A closer comparison is the structural “sponsor dependency” problem that has always existed in the stablecoin card industry: the issuing app is usually not itself a licensed issuer, but rides on top of a licensed party’s BIN. Once that relationship changes, the front-end app has almost no buffer. What sets Ready apart is the speed of the cutoff — “1 hour” (if accurate) is far faster than the several-week transition typically given for similar adjustments elsewhere.
This Is a Payment-Licensing Issue, Not a Stablecoin Issue
It’s worth drawing a clear legal boundary: Ready’s restriction here is not any regulator “banning USDC” — it is a service-scope contraction made by the issuer based on its own licensing coverage and business arrangements. For users, this falls into a gray area of contract and service-availability terms — terms of service typically state that the issuer has the right to adjust or terminate service, and what users can generally claim is a refund of fees already paid, not a right to “continued use.”
This also explains why “which region a card is compliant in, and who issues it” is worth researching more than “which chain it supports.” EU users can refer to the EU (MiCA) Compliance Guide to understand the regulatory framework for stablecoins and e-money tokens within the EEA; for Asia-Pacific readers, Japanese readers can check the Japan Compliance Guide, and Hong Kong readers can check the Hong Kong Compliance Guide. These pages explain exactly the question — “who can legally issue cards where you are” — that is precisely where Ready users are now stuck.
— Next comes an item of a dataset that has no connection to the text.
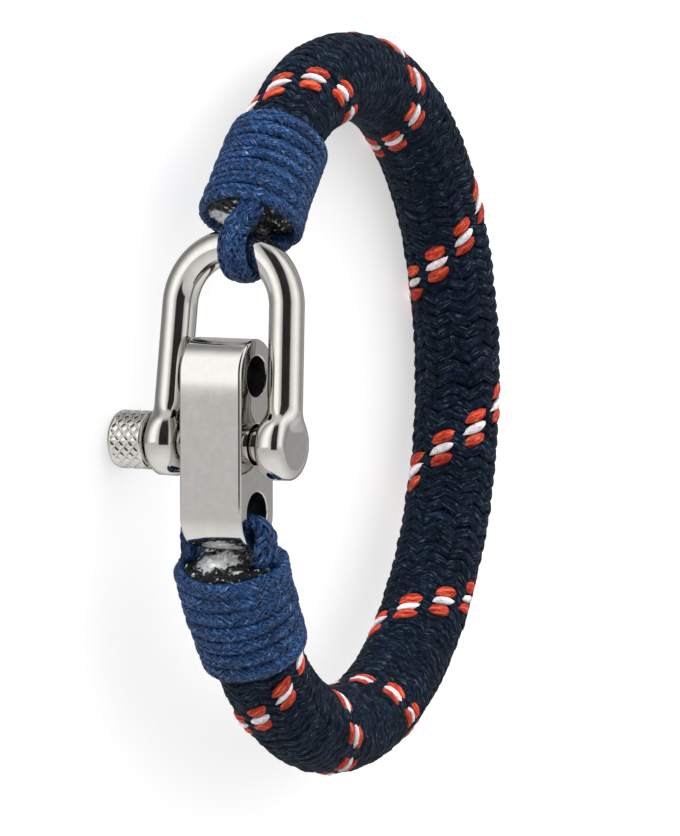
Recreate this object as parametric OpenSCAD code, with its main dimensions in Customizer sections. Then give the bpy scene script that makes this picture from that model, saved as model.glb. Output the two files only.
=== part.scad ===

Key Points Worth Watching Going Forward
- Whether refunds arrive on time: The announcement states remaining subscription periods will be refunded within 10 business days. Affected users should keep records of the announcement screenshots and billing history, and watch refund status through the end of June.
- Whether Ready issues an official written statement: The core information right now comes from user screenshots. Watch Ready’s official website and its official social channels for whether they name a new issuer and give a restoration timeline.
- The coverage region of the new issuer: If Ready completes an issuer migration, the key question is whether the new sponsor still excludes non-EEA users — this determines whether non-European users face a “permanent exit” or a “temporary disruption.”
- Whether other cross-border issuing apps follow suit: Over the next 90 days, watch whether the card you’re currently using publishes any service-scope change announcement.
Editorial Recommendations
- Non-EEA users currently using Ready Card: Don’t wait. First confirm the in-app notice and refund progress, and keep screenshots; at the same time, find a replacement card matched to your region’s line to avoid a gap with “no available payment exit.”
- Asia-Pacific users holding an Asia-Pacific-line card (e.g., the MPCard Asia-Pacific variant): This incident doesn’t directly affect you, and no action is required. But it’s worth using this as a prompt to double-check that your account, usual IP, and card BIN region are all aligned.
- Users choosing their first USDT card: Make “does the issuer and its licensing coverage match where you actually are” your top screening criterion, ahead of fees and cashback. For a concrete screening approach, see 5 USDT Cards Worth Using in 2026.
- All stablecoin card users: Don’t treat any single card as your only exit. The lesson from the Ready incident isn’t “USDC is unsafe” — it’s that “a single channel can disappear within 1 hour, at any time.”